James “The Amazing” Randi is a world-renowned magician, skeptic and investigator of paranormal claims and is a central figure in the founding of the world-wide skeptical movement. Perhaps best known for the One Million Dollar Challenge, in which his educational foundation awards $1,000,000 to anyone who is able to show evidence of any paranormal, supernatural or occult power or event, under test conditions agreed to by both parties. Randi has appeared widely in the media, including on Johnny Carson’s Tonight Show at least 22 times and he is also a regular on Penn and Teller’s Showtime series, Bullshit! He has received numerous awards and recognitions, including the MacArthur Genius Grant, and the American Physical Society’s Forum Award for Promoting Public Understanding of the Relation of Physics to Society. He is the author of many books, including The Truth About Uri Geller, Flim-Flam! and The Faith Healers.

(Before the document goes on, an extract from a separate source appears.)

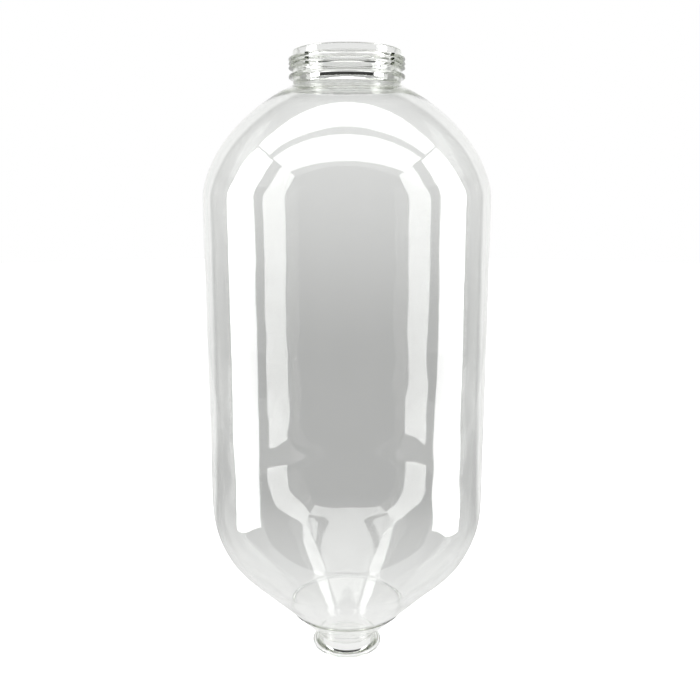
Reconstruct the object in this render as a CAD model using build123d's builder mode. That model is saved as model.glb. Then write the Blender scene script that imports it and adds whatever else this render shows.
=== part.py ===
from build123d import *

import os
from math import cos, radians, sin, tan

# Conical-bottomed fermenter carboy: one clear blown vessel, made as named zones.
# Frame: +Z up on the vessel's own axis, origin at the centre of the outlet flange's seating
# face, millimetres. Every zone is a ring about Z. Neighbours meet face to face on a
# horizontal plane, so together they make the one moulding.

os.makedirs("parts", exist_ok=True)

# ---- Driving dimensions (mm, degrees) --------------------------------------------------
FLANGE_R = 38.7          # 2.5 inch hygienic clamp ferrule, 77.4 across
FLANGE_EDGE = 2.9        # straight edge of the ferrule
FLANGE_TAPER = 20.0      # back face that the clamp squeezes
FLANGE_ROUND = 0.9
GASKET_R = 35.2          # centre line of the gasket groove in the seating face
GASKET_GROOVE_R = 2.0    # round-bottomed groove
GASKET_DEPTH = 1.5
OUTLET_R = 32.0          # outside of the short outlet neck
OUTLET_BORE_R = 28.5
OUTLET_TOP = 12.1        # where the neck starts to turn into the cone
OUTLET_BLEND = 5.0       # concave radius between neck and cone

CONE_SLOPE = 45.5        # above the horizontal
BOSS_R = 62.9            # where the thick outlet boss ends on the cone
BOSS_WALL = 3.8          # the boss is hardly stretched when the vessel is blown
BOSS_RUNOUT = 3.0        # radial width of the step from boss to blown wall
WALL = 1.8               # blown wall

VESSEL_R = 147.5         # outside of the straight wall
HEEL_R = 104.8           # round turn from cone to straight wall
STRAIGHT = 322.8         # height of the straight wall
DOME_ARCS = ((54.5, 16.4), (128.9, 22.1), (181.8, 26.9))  # radius and turn, going up
NECK_BLEND = 2.9         # concave radius between dome and neck

NECK_R = 54.3            # outside of the neck, between ridges
NECK_BORE_R = 50.0
BEAD_R = 46.8            # ring of unstretched plastic inside the waist
BEAD_UP = 3.0            # its crest above the foot of the waist
WAIST = 5.0              # plain band under the support ring
RING_R = 58.6            # support ring
RING_THICK = 3.2
RING_ROUND = 1.0
FINISH = 23.0            # closure length, support ring to rim
RIM_ROUND = 0.9
RIDGE_R = 58.5           # closure ridges
RIDGE_ROOT = 3.3         # ridge width at the neck
RIDGE_CREST = 1.7        # ridge width at its crest
RIDGE_ROUND = 0.7
RIDGE_PITCH = 4.2
RIDGES = 3
RIDGE_DROP = 7.8         # rim down to the first ridge's centre
VENT = 4.0               # width of a vent slot through the ridges
VENTS = 4
FIRST_VENT = 45.0        # from +X
BITE = 0.5               # depth of a ridge's root inside the neck wall

# ---- Heights that follow ---------------------------------------------------------------
slope = radians(CONE_SLOPE)
flange_top = FLANGE_EDGE + (FLANGE_R - OUTLET_R) * tan(radians(FLANGE_TAPER))
cone_r = OUTLET_R + OUTLET_BLEND * (1 - sin(slope))
cone_low = OUTLET_TOP + OUTLET_BLEND * cos(slope)
heel_r = VESSEL_R - HEEL_R * (1 - sin(slope))


def cone_z(radius, depth=0.0):
    """Height of the cone at a radius, on the outside or at a depth in its wall."""
    return cone_low + (radius - cone_r) * tan(slope) + depth / cos(slope)


boss_top = cone_z(BOSS_R)
heel_low = cone_z(heel_r)
wall_low = heel_low + HEEL_R * cos(slope)
wall_top = wall_low + STRAIGHT

# ---- The whole moulding, as one ring about Z --------------------------------------------
with BuildPart() as vessel:
    with BuildSketch(Plane.XZ):
        with BuildLine():
            outlet = Polyline(
                (0, 0), (FLANGE_R, 0), (FLANGE_R, FLANGE_EDGE), (OUTLET_R, flange_top),
                (OUTLET_R, OUTLET_TOP),
            )
            outlet_blend = JernArc(outlet @ 1, (0, 1), OUTLET_BLEND, CONE_SLOPE - 90)
            cone_line = Line(outlet_blend @ 1, (heel_r, heel_low))
            heel_arc = JernArc(cone_line @ 1, cone_line % 1, HEEL_R, 90 - CONE_SLOPE)
            run = Line(heel_arc @ 1, (VESSEL_R, wall_top))
            for radius, turn in DOME_ARCS:
                run = JernArc(run @ 1, run % 1, radius, turn)
            dome_turn = sum(turn for _, turn in DOME_ARCS)
            neck_arc = JernArc(run @ 1, run % 1, NECK_BLEND, -dome_turn)
            waist_r, waist_low = (neck_arc @ 1).X, (neck_arc @ 1).Y
            ring_low = waist_low + WAIST
            finish_low = ring_low + RING_THICK
            rim = finish_low + FINISH
            Polyline(
                neck_arc @ 1, (waist_r, ring_low), (RING_R, ring_low), (RING_R, finish_low),
                (NECK_R, finish_low), (NECK_R, rim), (0, rim), (0, 0),
            )
        make_face()
    revolve(axis=Axis.Z)

    # the hollow: outlet bore, boss, blown wall and neck bore
    with BuildSketch(Plane.XZ):
        with BuildLine():
            boss_in = BOSS_R - BOSS_WALL * sin(slope)
            thin_in = boss_in + BOSS_RUNOUT
            bore = Polyline(
                (0, -1), (OUTLET_BORE_R, -1), (OUTLET_BORE_R, cone_z(OUTLET_BORE_R, BOSS_WALL)),
                (boss_in, cone_z(boss_in, BOSS_WALL)), (thin_in, cone_z(thin_in, WALL)),
                (heel_r - WALL * sin(slope), heel_low + WALL * cos(slope)),
            )
            run = JernArc(bore @ 1, bore % 1, HEEL_R - WALL, 90 - CONE_SLOPE)
            run = Line(run @ 1, (VESSEL_R - WALL, wall_top))
            for radius, turn in DOME_ARCS:
                run = JernArc(run @ 1, run % 1, radius - WALL, turn)
            bead_z = waist_low + BEAD_UP
            bore_low = bead_z + NECK_BORE_R - BEAD_R
            Polyline(
                run @ 1, (BEAD_R, bead_z), (NECK_BORE_R, bore_low), (NECK_BORE_R, rim + 1),
                (0, rim + 1), (0, -1),
            )
        make_face()
    revolve(axis=Axis.Z, mode=Mode.SUBTRACT)

    # the gasket groove in the seating face
    with BuildSketch(Plane.XZ):
        with Locations((GASKET_R, GASKET_DEPTH - GASKET_GROOVE_R)):
            Circle(GASKET_GROOVE_R)
    revolve(axis=Axis.Z, mode=Mode.SUBTRACT)

    # eased edges: clamp edge, support ring and rim
    clamp_edges = vessel.edges().filter_by(GeomType.CIRCLE).filter_by(
        lambda e: abs(e.radius - FLANGE_R) < 0.01)
    fillet(clamp_edges.sort_by(Axis.Z)[-1], FLANGE_ROUND)
    ring_edges = vessel.edges().filter_by(GeomType.CIRCLE).filter_by(
        lambda e: abs(e.radius - RING_R) < 0.01)
    fillet(ring_edges, RING_ROUND)
    rim_edges = vessel.edges().filter_by(GeomType.CIRCLE).group_by(Axis.Z)[-1]
    fillet(rim_edges, RIM_ROUND)

# ---- Closure ridges: level rings, broken by the vent slots -------------------------------
with BuildPart() as ridges:
    for count in range(RIDGES):
        middle = rim - RIDGE_DROP - count * RIDGE_PITCH
        with BuildSketch(Plane.XZ):
            with BuildLine():
                Polyline(
                    (NECK_R - BITE, middle - RIDGE_ROOT / 2), (NECK_R, middle - RIDGE_ROOT / 2),
                    (RIDGE_R, middle - RIDGE_CREST / 2), (RIDGE_R, middle + RIDGE_CREST / 2),
                    (NECK_R, middle + RIDGE_ROOT / 2), (NECK_R - BITE, middle + RIDGE_ROOT / 2),
                    close=True,
                )
            make_face()
        revolve(axis=Axis.Z)
    crests = ridges.edges().filter_by(GeomType.CIRCLE).filter_by(
        lambda e: abs(e.radius - RIDGE_R) < 0.01)
    fillet(crests, RIDGE_ROUND)
    with PolarLocations(RIDGE_R, VENTS, start_angle=FIRST_VENT):
        with Locations((0, 0, rim - FINISH / 2)):
            Box(4 * (RIDGE_R - NECK_R), VENT, FINISH, mode=Mode.SUBTRACT)


# ---- Zones --------------------------------------------------------------------------------
def zone(label, low, high):
    """The slice of the moulding between two heights, as its own solid."""
    with BuildPart() as piece:
        add(vessel.part)
        if low > 0:
            split(bisect_by=Plane.XY.offset(low), keep=Keep.TOP)
        if high < rim:
            split(bisect_by=Plane.XY.offset(high), keep=Keep.BOTTOM)
    piece.part.label = label
    return piece


clamp_ferrule = zone("clamp_ferrule", 0, flange_top)
outlet_neck = zone("outlet_neck", flange_top, cone_low)
outlet_boss = zone("outlet_boss", cone_low, boss_top)
cone = zone("cone", boss_top, heel_low)
heel = zone("heel", heel_low, wall_low)
straight_wall = zone("straight_wall", wall_low, wall_top)
dome = zone("dome", wall_top, waist_low)
neck_waist = zone("neck_waist", waist_low, ring_low)
support_ring = zone("support_ring", ring_low, finish_low)

with BuildPart() as ridged_finish:
    add(zone("neck_core", finish_low, rim).part)
    add(ridges.part)
ridged_finish.part.label = "ridged_finish"

for piece in (clamp_ferrule, outlet_neck, outlet_boss, cone, heel, straight_wall, dome,
              neck_waist, support_ring, ridged_finish):
    export_step(piece.part, f"parts/{piece.part.label}.step")
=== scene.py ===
# %% [markdown]
# # A clear conical carboy
# The real object is one blown moulding of clear plastic: a ridged neck, a domed shoulder, a straight
# wall, a cone and a clamp ferrule at the outlet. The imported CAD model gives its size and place, and
# this script gives it one continuous wall, a clear finish and a studio to be seen in.

# %% Load the frame
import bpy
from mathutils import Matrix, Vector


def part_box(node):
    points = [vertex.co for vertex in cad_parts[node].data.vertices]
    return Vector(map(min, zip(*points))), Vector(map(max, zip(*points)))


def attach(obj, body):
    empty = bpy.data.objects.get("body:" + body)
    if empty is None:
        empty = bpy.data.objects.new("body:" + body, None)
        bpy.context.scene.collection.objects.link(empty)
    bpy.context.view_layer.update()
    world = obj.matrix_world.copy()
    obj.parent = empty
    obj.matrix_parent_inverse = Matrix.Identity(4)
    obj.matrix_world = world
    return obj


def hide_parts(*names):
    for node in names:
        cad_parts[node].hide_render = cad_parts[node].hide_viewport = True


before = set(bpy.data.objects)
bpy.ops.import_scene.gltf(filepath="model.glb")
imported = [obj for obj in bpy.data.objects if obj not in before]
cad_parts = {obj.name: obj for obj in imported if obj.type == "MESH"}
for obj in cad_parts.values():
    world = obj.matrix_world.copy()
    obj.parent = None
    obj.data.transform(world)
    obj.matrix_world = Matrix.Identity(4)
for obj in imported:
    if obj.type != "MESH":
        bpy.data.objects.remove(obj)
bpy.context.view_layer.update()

# %% [markdown]
# Light crosses this object's wall at least four times, and in the thick neck it turns back again and
# again before it leaves. A path that is cut short comes back black, so the limits on bounces are
# raised well above Blender's own. The Standard view keeps a white studio white.

# %% Modules and the way light is followed
from math import atan2, cos, degrees, hypot, pi, radians, sin, tan

import bmesh
import bpy
from mathutils import Matrix, Vector, noise

MM = 0.001
BOUNCES = 48
scene = bpy.context.scene
scene.view_settings.view_transform = "Standard"
scene.cycles.max_bounces = BOUNCES
scene.cycles.transmission_bounces = BOUNCES
scene.cycles.glossy_bounces = BOUNCES
print("light is followed for", BOUNCES, "bounces")

# %% [markdown]
# The main heights and radii of the outside come from the CAD nodes' boxes, so the clear wall stands
# where the collision model has it. The cone's slope and the heel's radius follow from the rings that
# they join. Smaller sizes, which a box can't tell, are named where they are first needed.


# %% Sizes read from the CAD nodes
def low_z(node):
    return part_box(node)[0][2]


def high_z(node):
    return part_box(node)[1][2]


def radius_of(node):
    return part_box(node)[1][0]


FLANGE_R, FLANGE_TOP = radius_of("clamp_ferrule"), high_z("clamp_ferrule")
CONE_LOW_R, CONE_LOW = radius_of("outlet_neck"), high_z("outlet_neck")
BOSS_R, BOSS_TOP = radius_of("outlet_boss"), high_z("outlet_boss")
HEEL_LOW_R, HEEL_LOW = radius_of("cone"), high_z("cone")
VESSEL_R, WALL_TOP = radius_of("straight_wall"), high_z("straight_wall")
WAIST_R, WAIST_LOW = radius_of("neck_waist"), low_z("neck_waist")
RING_R, RING_LOW, RING_TOP = radius_of("support_ring"), low_z("support_ring"), high_z("support_ring")
RIDGE_R, RIM = radius_of("ridged_finish"), high_z("ridged_finish")
CONE_SLOPE = atan2(HEEL_LOW - CONE_LOW, HEEL_LOW_R - CONE_LOW_R)
HEEL_R = (VESSEL_R - HEEL_LOW_R) / (1 - sin(CONE_SLOPE))
print("vessel radius", VESSEL_R, "rim height", RIM, "cone slope", degrees(CONE_SLOPE))

# %% [markdown]
# A half section is easiest to draw as a walk: straight runs and round turns, each starting where the
# last one ended and heading the same way. A curve object with handles could draw the same line, but
# a walk says each radius and angle as a drawing would.


# %% A pen that walks a half section
class Pen:
    """Walks in (radius, height). Heading 0 is outwards, a quarter turn is up."""

    def __init__(self, r, z, heading):
        self.r, self.z, self.heading = r, z, heading
        self.points = [(r, z)]

    def to(self, r, z, steps=1):
        """A straight run, with as many points as later bending needs."""
        start_r, start_z = self.r, self.z
        for k in range(1, steps + 1):
            share = k / steps
            self.points.append((start_r + (r - start_r) * share, start_z + (z - start_z) * share))
        self.heading = atan2(z - start_z, r - start_r)
        self.r, self.z = r, z

    def turn(self, radius, angle, steps):
        """A round turn to the left for a positive angle, in degrees."""
        side = 1 if angle > 0 else -1
        centre_r = self.r - side * radius * sin(self.heading)
        centre_z = self.z + side * radius * cos(self.heading)
        for _ in range(steps):
            self.heading += radians(angle) / steps
            self.r = centre_r + side * radius * sin(self.heading)
            self.z = centre_z - side * radius * cos(self.heading)
            self.points.append((self.r, self.z))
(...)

In this interview with D.J. Grothe, James Randi talks about the future of The Amazing Meeting, his annual popular critical thinking convention in Las Vegas. He also discusses various faith healers he has investigated, and his real motivations in doing so. He talks about the first faith healer he exposed in Toronto as a teenager. He explores reasons why faith healers he has debunked still persist in their TV empires. He shares his views of Ernest Angley. He recounts his expose of Peter Popoff, including Popoff’s use of an earpiece to receive information about his congregants that they believed was revealed by the Holy Spirit. He explains why people believe in faith healers despite evidence to the contrary. Other faith healers he criticizes include Pat Robertson and his “Words of Knowledge,” V.A. Grant, Oral Roberts, and Filipino psychic surgeons, recounting some of their deceptive methods they use to beguile believers. He talks about the special place “psychic surgery” has in the Pentecostal Church. He compares faith healers’ methods to the methods of psychics and “cold readers” such as John Edward, and explores whether faith healers are deliberately deceptive or are merely self-deceptive. He also debates whether faith healing might actually work on occasion, due to psychological phenomena such as the placebo effect. And he talks about the role that magicians should play in exposing frauds in the public interest.
Also in this interview, James Underdown, scientific paranormal investigator and executive director of CFI’s Hollywood branch, recounts his experiences with Benny Hinn’s healing crusades, and talks about how Benny Hinn may or may not be like Adolph Hitler.